How Gordon Ramsay Unlocks The Full Potential Of Asparagus

If Gordon Ramsay were able to speak to each one of us individually, he might try to impart some of his best cooking lessons. Or he might scream in our faces the way he does with TV chef wannabes. Either way, some of the things he might explain to us are the mistakes we're making when cooking with asparagus. For one thing, he avoids this ingredient at all costs when it's out of season, so he might get upset with anyone cooking it in wintertime. His main gripe, however, might be the fact that many people's go-to asparagus preparation method involves boiling or steaming, while he feels this vegetable is best cooked without the water that might otherwise absorb some of the flavor as well as the nutrients.

Ramsay's recipe for sautéed asparagus begins with trimming off the woody bit at the end of each stalk. The veggie is then cooked in a pan with oil and butter. It does get to steam a bit right at the end, although no pot of boiling water is involved. Instead, the asparagus stays in the pan after it's been deglazed with vegetable stock. Once the stove is turned off, it gets covered with foil, allowing it to cook in the residual heat. This low-moisture technique, Ramsay feels, helps to deepen the vegetable's flavor so you get the full asparagus experience.

Ramsay has a variety of asparagus recipes

Gordon Ramsay may serve his sautéed asparagus on its own as a simple side dish, but sometimes he likes it dressed in a vinaigrette made with Meyer lemons, honey, and shallots and served with smashed potatoes. He doesn't always sauté it, though, but may instead blanch it in boiling water for a few minutes and top it with tarragon-flavored hollandaise sauce. Other times, he might roast it in the oven with carrots and garlic, then serve it with plain yogurt, honey, feta cheese, and pistachios.

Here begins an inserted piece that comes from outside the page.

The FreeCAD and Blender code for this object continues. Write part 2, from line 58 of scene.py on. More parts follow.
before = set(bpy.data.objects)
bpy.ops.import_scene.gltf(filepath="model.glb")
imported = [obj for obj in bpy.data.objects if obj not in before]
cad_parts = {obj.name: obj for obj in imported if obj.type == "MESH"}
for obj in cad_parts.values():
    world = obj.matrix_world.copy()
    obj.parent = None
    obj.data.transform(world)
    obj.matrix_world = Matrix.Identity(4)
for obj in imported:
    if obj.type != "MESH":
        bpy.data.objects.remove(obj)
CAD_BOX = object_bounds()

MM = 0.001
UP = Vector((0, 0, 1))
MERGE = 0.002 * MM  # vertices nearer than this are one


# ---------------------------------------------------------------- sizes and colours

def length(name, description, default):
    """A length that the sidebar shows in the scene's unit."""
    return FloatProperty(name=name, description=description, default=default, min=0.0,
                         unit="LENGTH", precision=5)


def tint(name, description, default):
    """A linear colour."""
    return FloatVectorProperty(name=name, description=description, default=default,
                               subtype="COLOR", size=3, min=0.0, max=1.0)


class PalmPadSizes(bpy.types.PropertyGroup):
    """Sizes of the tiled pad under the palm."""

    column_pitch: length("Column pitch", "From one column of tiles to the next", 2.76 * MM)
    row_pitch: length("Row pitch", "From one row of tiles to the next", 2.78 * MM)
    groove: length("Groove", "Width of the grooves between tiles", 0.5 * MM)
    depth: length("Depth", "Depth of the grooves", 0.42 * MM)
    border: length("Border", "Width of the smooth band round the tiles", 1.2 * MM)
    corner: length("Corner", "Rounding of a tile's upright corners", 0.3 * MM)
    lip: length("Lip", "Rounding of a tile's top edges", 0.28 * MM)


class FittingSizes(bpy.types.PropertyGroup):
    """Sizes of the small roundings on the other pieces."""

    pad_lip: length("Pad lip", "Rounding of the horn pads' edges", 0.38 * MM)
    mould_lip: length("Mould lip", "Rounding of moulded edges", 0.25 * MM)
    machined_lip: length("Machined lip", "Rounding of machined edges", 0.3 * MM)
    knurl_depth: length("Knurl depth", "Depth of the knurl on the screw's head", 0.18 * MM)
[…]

A more elaborate Ramsay recipe involves asparagus that is again simply blanched, then mixed with homemade potato gnocchi and smothered in a creamy parmesan sauce. Asparagus also plays a starring role in a Ramsay main dish of pan-fried chicken in a creamy sauce made with morel mushrooms. And the Scottish chef proved he has no fear of the old stereotype that "real men don't eat quiche" by providing a recipe for an asparagus, artichoke, and ham quiche for his 2009 cookbook entitled "Cooking With Friends." No matter if it's for brunch, lunch, or dinner, Ramsay continues to prove time and again that he is the asparagus master, whether or not water is involved.